If you are applying to Stanford, Harvard, Wharton, or any M7 MBA programs, you must assume that your competitors have unique life and career journeys.

The Why Stanford MBA Essay offers the opportunity to expand on your career. The What Matters Essay becomes the primary narrative to evaluate your values, commitments, and outlook on how the world should be.

In an attempt to capture one’s identity, applicants include 3-5 values and then offer examples for each value.

With this approach, you can’t create a persuasive narrative around even a single dominant value.

You need at least 3 examples to demonstrate that the value is not something that you orchestrated for the Essay, but it truly mattered to you.

I have read essays where, from the professional achievements, there were personality traits, entrepreneurial experience, and international perspective that were all relevant to the What Matter Essay, but when I brainstormed with the client, we could see that a vulnerable part of his personality was related to his identity.

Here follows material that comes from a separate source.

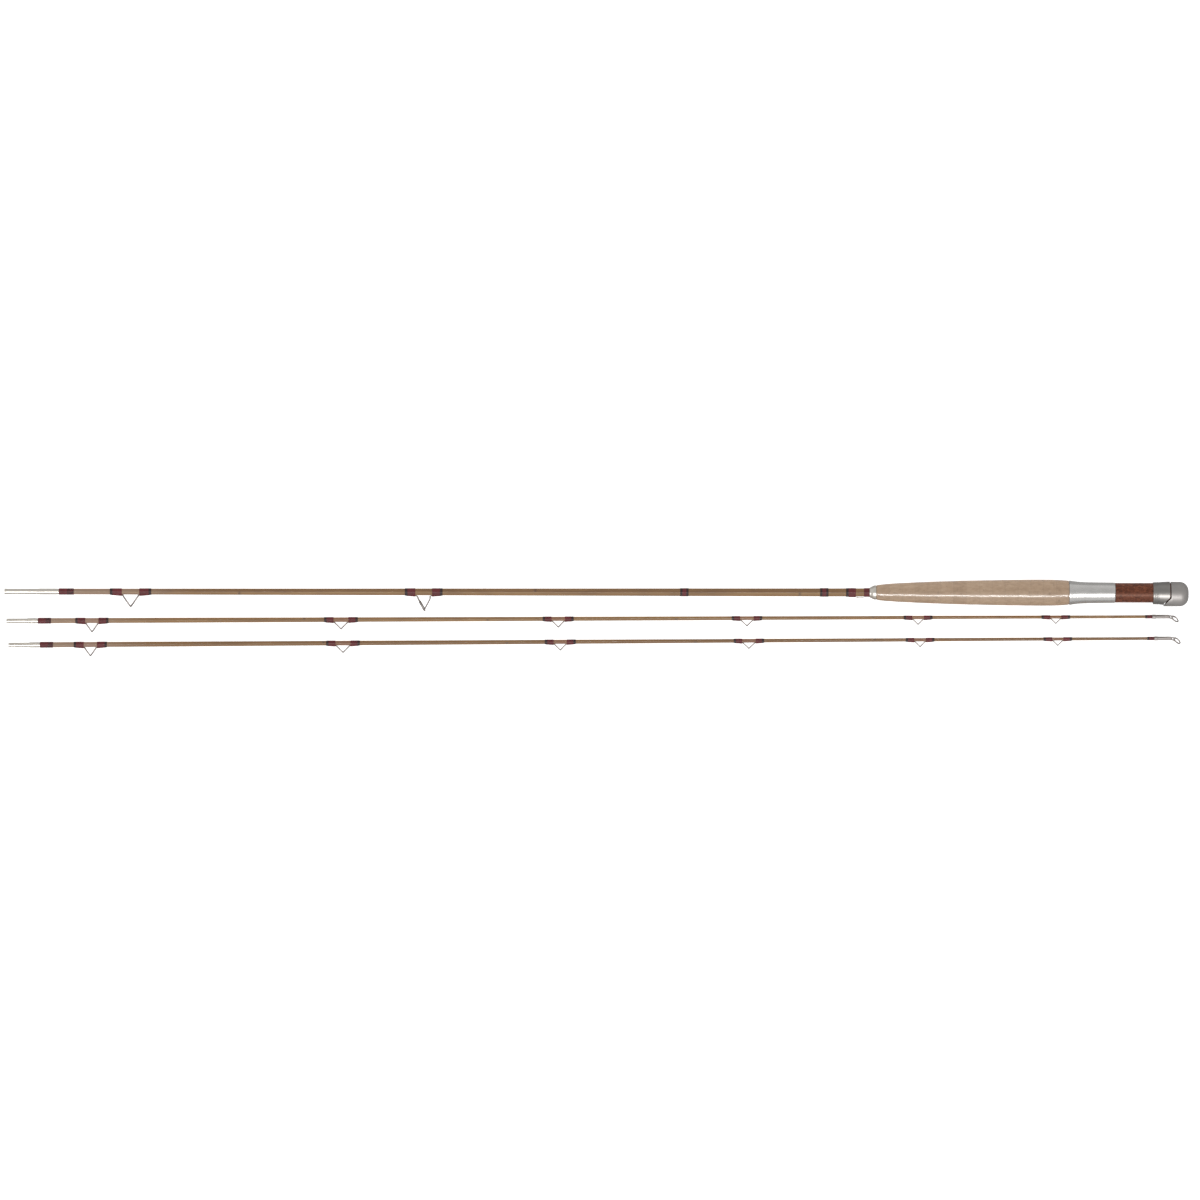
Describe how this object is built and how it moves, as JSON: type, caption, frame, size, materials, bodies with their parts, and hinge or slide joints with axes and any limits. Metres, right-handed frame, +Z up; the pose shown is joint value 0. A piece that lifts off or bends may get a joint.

Any identity-related narrative is better suited for the What Matters Essay over explicit statements about values.

You must understand that:

Identity Precedes Values.

Life Experiences and the part of the World you were born and raised in determines your Identity.

Life Experiences (Influences, Cities, Culture)/Birth Traits (advantages, disadvantages, and uniqueness) -> Identity -> Values

You can’t write the What Matters Essay without revealing where you grew up, your influences, your compliance or rebellion against those influences, setback events, and through the experience, a recognition of values that mattered most to you.

With the lowest acceptance rate among top MBA programs, Stanford expects applicants to truly open their hearts and convince the admissions team about the authenticity of their narrative.

This is one Essay where you need an Outline.

In your Outline, you must shortlist examples that accentuate the one value that helps you stand out.

There is a strategy involved in standing out. If you are from an overrepresented ethnicity or gender or industry or function, you should be aware of how you are perceived. And if your identity-related value or value from your experiences is unique for your profile, include it in the Stanford What Matters Essay.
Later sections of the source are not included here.